Is this an industry secret in some way? like, hosts have to sign something to keep this secret?
Over the years there have been just really bad segments/jokes (apart from the monologues which I assume belong to the host)
Apparently, Stephen Colbert’s bit—which died, deservedly—was something he came in with himself, so I don’t think this is just Bruce Vilanch syndrome. That said, I do think there’s a certain genre of award show humor that has become entrenched, to the point where a dramatically different approach is unlikely given the inherently traditionalist nature of the Academy.
Great post, Myles. I agree that the politics of the narrative of the Emmys are fascinating, and indicative of larger narratives in how broadcast television attempts to define itself in this new digital era (and a perfect post for my upcoming fall class on television and new media). The industry seems to love to talk the talk of “newness” while either not changing (the continued preference for Modern Family and Big Bang Theory) or only marginally changing in ways that don’t really disrupt their established conventions (inviting Netflix to the party, but giving them nothing). The category switching was particularly interesting to me, though I doubt if OITNB entering as a drama would have resulted in a win, as Breaking Bad was (deservedly, imo) unstoppable in its final trip to the awards. But I think it further underscores that the industry still doesn’t quite know what to make of the actual changes that are already occurring.
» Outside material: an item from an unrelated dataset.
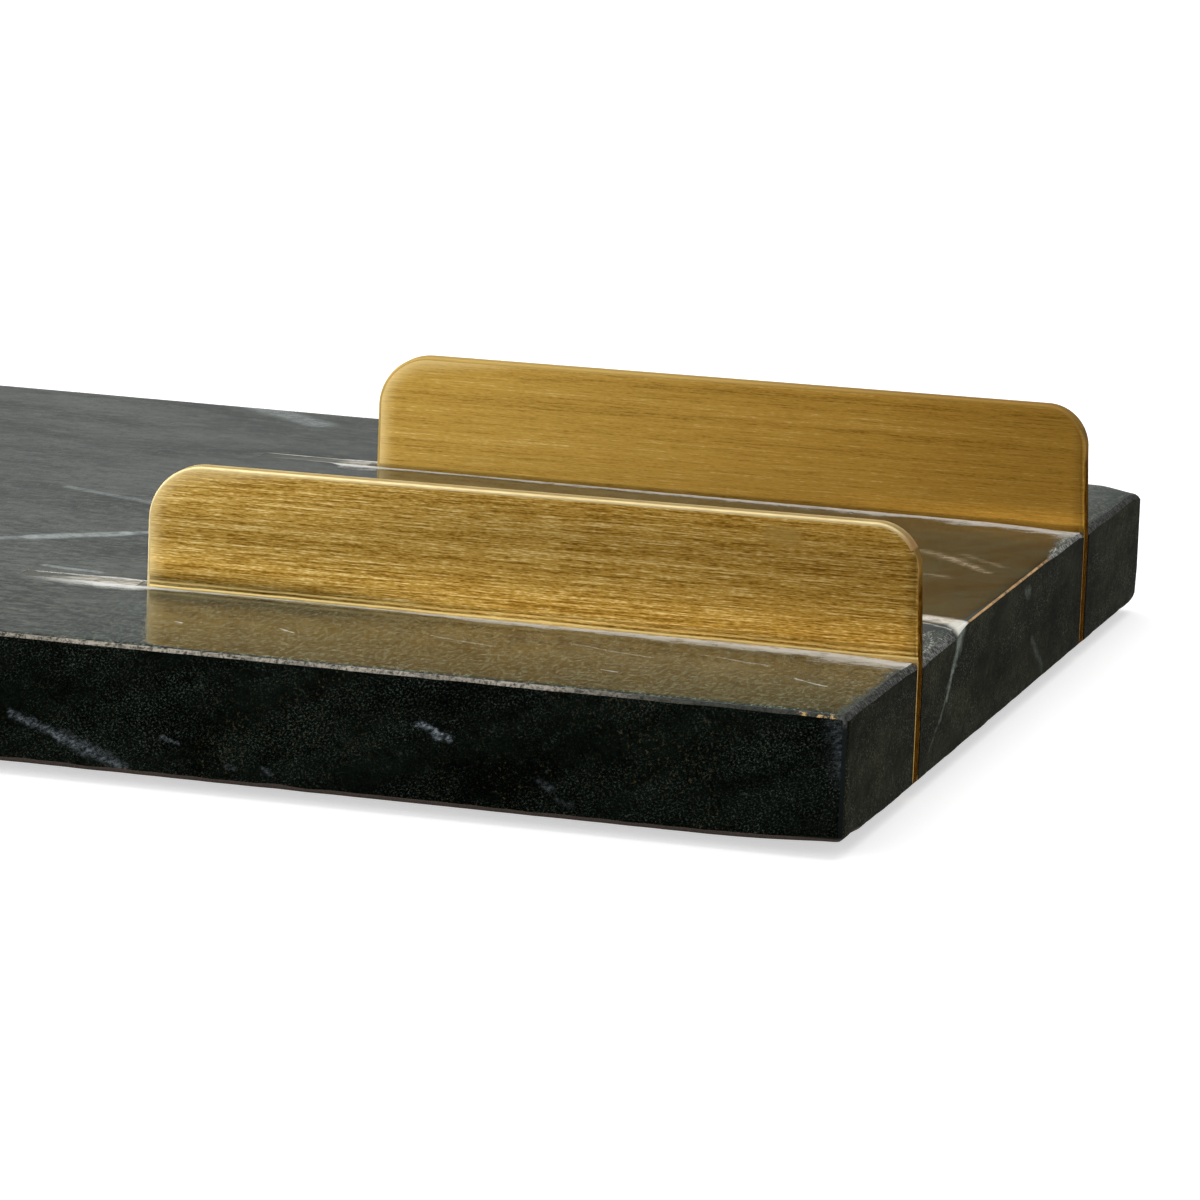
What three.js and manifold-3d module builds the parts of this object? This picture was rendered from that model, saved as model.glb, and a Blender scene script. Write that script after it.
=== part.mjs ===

Which isn’t new, of course: the Emmys struggled to confront the rise of cable in much the same way, and there has historically been complicated relationships between the networks and the Academy as it relates to categories, ceremony details, and other elements.
But we’re at the point where it’s bleeding into the broadcast itself, which seems new (or at least seems amplified when it’s so built into the swirling online narratives about the broadcast). Now I want to go back to the first Emmys featuring cable to see if there were similar “inside jokes” dominating the broadcast.